Task requirements. From the first line of the data below, repeat each line exactly until you reach the line with "- 1.0), frame))"; include that line too.

Information supplied.
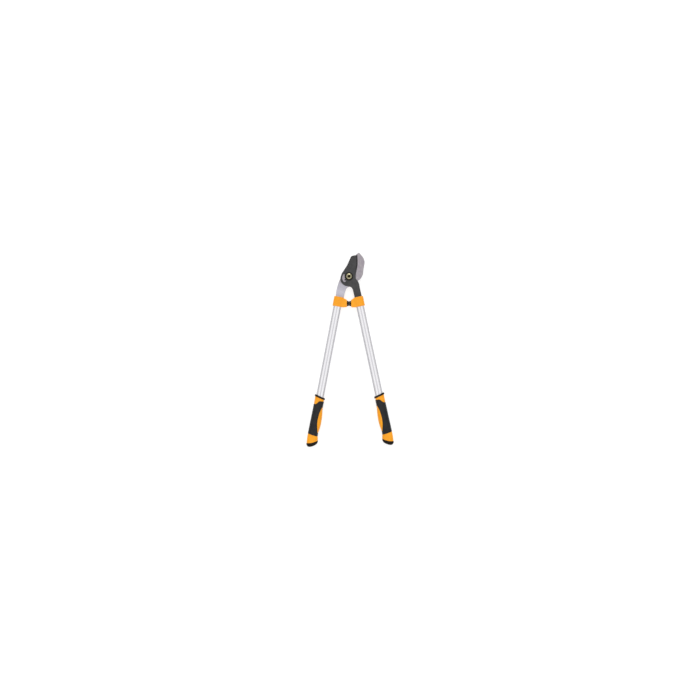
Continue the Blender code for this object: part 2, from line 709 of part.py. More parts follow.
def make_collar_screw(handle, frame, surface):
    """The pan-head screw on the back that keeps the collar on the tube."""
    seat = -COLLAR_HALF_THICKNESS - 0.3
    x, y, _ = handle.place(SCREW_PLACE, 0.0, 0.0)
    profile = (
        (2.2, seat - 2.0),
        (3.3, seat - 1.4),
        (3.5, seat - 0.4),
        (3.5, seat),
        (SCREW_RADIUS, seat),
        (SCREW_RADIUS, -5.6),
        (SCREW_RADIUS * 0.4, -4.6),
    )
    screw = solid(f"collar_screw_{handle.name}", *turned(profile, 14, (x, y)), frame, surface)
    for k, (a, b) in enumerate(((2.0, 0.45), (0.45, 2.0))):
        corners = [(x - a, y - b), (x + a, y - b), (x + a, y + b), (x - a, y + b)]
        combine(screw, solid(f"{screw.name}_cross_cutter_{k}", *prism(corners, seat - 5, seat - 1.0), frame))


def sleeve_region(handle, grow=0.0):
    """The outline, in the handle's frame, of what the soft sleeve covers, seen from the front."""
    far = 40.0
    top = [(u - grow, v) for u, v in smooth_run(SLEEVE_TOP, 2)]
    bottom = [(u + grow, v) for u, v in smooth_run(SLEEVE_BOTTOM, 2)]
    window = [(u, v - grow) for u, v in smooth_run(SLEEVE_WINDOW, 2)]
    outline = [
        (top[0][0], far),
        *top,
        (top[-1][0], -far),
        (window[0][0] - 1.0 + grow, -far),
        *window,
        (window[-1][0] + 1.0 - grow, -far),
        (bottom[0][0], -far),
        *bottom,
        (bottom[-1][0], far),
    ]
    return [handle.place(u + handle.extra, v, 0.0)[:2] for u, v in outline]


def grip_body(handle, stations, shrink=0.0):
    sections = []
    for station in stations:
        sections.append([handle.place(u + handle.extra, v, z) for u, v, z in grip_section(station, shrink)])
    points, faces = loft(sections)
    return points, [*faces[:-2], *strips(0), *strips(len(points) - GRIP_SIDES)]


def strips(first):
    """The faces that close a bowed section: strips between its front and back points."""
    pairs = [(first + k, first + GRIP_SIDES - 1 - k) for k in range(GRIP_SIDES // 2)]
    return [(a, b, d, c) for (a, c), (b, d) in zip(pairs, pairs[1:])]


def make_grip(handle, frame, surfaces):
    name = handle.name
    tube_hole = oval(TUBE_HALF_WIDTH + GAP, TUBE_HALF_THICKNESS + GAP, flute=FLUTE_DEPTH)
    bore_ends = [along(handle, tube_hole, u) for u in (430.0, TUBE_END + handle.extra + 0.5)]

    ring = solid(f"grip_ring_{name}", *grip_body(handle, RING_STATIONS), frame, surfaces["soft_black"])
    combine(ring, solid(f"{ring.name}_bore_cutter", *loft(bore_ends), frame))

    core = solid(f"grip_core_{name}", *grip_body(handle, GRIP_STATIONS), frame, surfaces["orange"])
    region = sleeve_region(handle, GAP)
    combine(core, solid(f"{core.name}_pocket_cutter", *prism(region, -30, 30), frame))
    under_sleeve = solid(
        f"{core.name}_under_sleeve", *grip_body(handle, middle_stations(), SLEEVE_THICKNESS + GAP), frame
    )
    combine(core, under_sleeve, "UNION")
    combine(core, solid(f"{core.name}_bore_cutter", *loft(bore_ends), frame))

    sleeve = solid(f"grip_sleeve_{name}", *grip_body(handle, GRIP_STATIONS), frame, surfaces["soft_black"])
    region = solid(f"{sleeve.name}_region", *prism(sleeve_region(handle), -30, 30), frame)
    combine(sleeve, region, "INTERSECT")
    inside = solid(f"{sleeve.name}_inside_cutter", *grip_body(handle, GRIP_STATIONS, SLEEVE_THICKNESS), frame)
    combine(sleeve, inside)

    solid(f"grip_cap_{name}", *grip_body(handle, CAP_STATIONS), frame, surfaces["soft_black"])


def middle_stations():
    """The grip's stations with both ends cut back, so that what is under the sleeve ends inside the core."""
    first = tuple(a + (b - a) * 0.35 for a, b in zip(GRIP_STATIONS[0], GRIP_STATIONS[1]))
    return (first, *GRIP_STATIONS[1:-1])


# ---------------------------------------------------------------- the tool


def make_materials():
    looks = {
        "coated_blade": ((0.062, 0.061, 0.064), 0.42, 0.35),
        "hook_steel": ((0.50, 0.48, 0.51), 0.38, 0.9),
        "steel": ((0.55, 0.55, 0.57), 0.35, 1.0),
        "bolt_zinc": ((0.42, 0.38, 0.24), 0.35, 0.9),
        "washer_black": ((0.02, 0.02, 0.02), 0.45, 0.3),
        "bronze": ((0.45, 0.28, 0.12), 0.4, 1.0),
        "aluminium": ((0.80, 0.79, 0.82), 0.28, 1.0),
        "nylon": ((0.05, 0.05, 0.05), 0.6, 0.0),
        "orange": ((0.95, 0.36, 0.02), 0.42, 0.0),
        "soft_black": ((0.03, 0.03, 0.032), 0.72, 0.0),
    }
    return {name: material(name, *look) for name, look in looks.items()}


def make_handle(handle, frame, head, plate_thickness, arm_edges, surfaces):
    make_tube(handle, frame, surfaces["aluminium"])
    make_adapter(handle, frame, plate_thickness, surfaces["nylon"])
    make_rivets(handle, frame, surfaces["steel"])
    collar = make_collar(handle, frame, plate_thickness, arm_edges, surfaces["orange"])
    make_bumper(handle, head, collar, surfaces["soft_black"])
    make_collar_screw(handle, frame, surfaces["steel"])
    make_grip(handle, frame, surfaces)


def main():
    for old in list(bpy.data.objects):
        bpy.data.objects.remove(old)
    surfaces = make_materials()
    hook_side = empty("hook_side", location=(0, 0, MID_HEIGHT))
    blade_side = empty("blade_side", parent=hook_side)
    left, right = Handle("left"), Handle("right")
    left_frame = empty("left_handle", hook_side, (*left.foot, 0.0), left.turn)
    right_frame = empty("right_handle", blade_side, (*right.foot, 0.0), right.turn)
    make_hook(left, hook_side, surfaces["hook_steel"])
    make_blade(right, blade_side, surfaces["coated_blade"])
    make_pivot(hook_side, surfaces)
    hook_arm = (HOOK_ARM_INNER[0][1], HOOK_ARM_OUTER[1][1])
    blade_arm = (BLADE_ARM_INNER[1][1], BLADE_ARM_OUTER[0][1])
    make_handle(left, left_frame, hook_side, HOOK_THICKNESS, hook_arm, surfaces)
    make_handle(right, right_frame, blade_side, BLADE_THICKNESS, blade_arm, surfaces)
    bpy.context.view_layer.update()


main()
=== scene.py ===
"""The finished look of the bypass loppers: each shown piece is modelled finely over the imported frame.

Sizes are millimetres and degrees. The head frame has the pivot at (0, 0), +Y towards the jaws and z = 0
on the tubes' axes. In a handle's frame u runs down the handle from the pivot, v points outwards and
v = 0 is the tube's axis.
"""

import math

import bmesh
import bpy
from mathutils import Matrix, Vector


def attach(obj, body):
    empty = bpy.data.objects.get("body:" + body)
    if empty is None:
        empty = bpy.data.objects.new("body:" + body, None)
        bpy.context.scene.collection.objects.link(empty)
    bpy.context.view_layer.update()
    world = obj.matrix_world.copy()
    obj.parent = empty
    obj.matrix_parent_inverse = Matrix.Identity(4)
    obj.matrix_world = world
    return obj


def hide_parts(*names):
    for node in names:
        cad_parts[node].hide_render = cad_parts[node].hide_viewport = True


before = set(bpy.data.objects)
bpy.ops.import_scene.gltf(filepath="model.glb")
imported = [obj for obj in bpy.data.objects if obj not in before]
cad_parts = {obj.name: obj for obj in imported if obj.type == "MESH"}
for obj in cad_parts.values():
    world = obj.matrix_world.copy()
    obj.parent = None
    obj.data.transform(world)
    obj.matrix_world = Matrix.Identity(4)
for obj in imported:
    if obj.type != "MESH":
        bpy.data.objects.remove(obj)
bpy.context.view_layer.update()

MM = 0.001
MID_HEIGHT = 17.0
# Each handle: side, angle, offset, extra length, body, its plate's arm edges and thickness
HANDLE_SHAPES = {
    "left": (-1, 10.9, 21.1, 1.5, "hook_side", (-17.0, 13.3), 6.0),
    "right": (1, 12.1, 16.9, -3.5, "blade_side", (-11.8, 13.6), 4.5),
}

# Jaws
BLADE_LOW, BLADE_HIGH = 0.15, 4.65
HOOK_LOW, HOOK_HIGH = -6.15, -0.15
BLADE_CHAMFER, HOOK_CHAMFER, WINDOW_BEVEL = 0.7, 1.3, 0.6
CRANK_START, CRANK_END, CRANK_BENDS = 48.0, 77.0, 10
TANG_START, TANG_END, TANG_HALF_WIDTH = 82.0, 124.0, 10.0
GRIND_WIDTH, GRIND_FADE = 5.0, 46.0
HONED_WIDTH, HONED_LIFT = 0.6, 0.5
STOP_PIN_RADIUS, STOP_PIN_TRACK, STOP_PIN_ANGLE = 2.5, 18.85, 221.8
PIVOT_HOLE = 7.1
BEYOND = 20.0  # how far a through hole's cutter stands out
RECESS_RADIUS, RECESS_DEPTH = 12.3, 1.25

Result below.
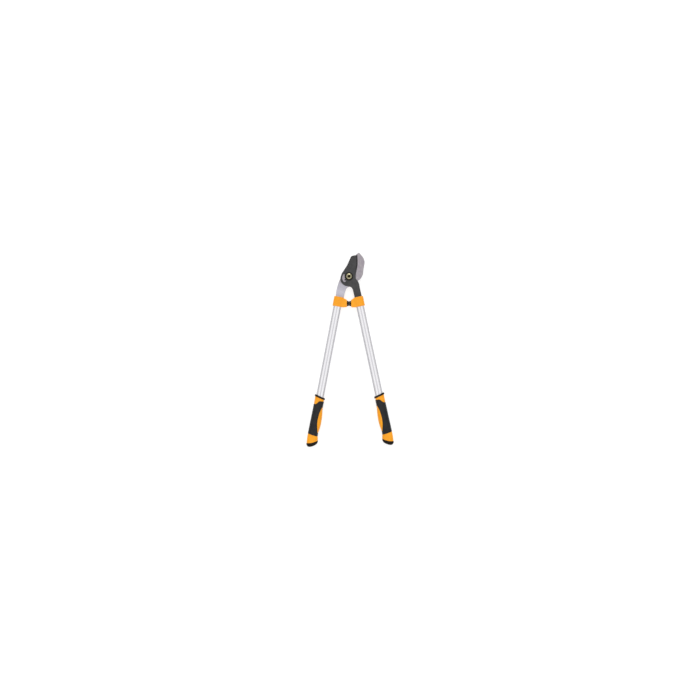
Continue the Blender code for this object: part 2, from line 709 of part.py. More parts follow.
def make_collar_screw(handle, frame, surface):
    """The pan-head screw on the back that keeps the collar on the tube."""
    seat = -COLLAR_HALF_THICKNESS - 0.3
    x, y, _ = handle.place(SCREW_PLACE, 0.0, 0.0)
    profile = (
        (2.2, seat - 2.0),
        (3.3, seat - 1.4),
        (3.5, seat - 0.4),
        (3.5, seat),
        (SCREW_RADIUS, seat),
        (SCREW_RADIUS, -5.6),
        (SCREW_RADIUS * 0.4, -4.6),
    )
    screw = solid(f"collar_screw_{handle.name}", *turned(profile, 14, (x, y)), frame, surface)
    for k, (a, b) in enumerate(((2.0, 0.45), (0.45, 2.0))):
        corners = [(x - a, y - b), (x + a, y - b), (x + a, y + b), (x - a, y + b)]
        combine(screw, solid(f"{screw.name}_cross_cutter_{k}", *prism(corners, seat - 5, seat - 1.0), frame))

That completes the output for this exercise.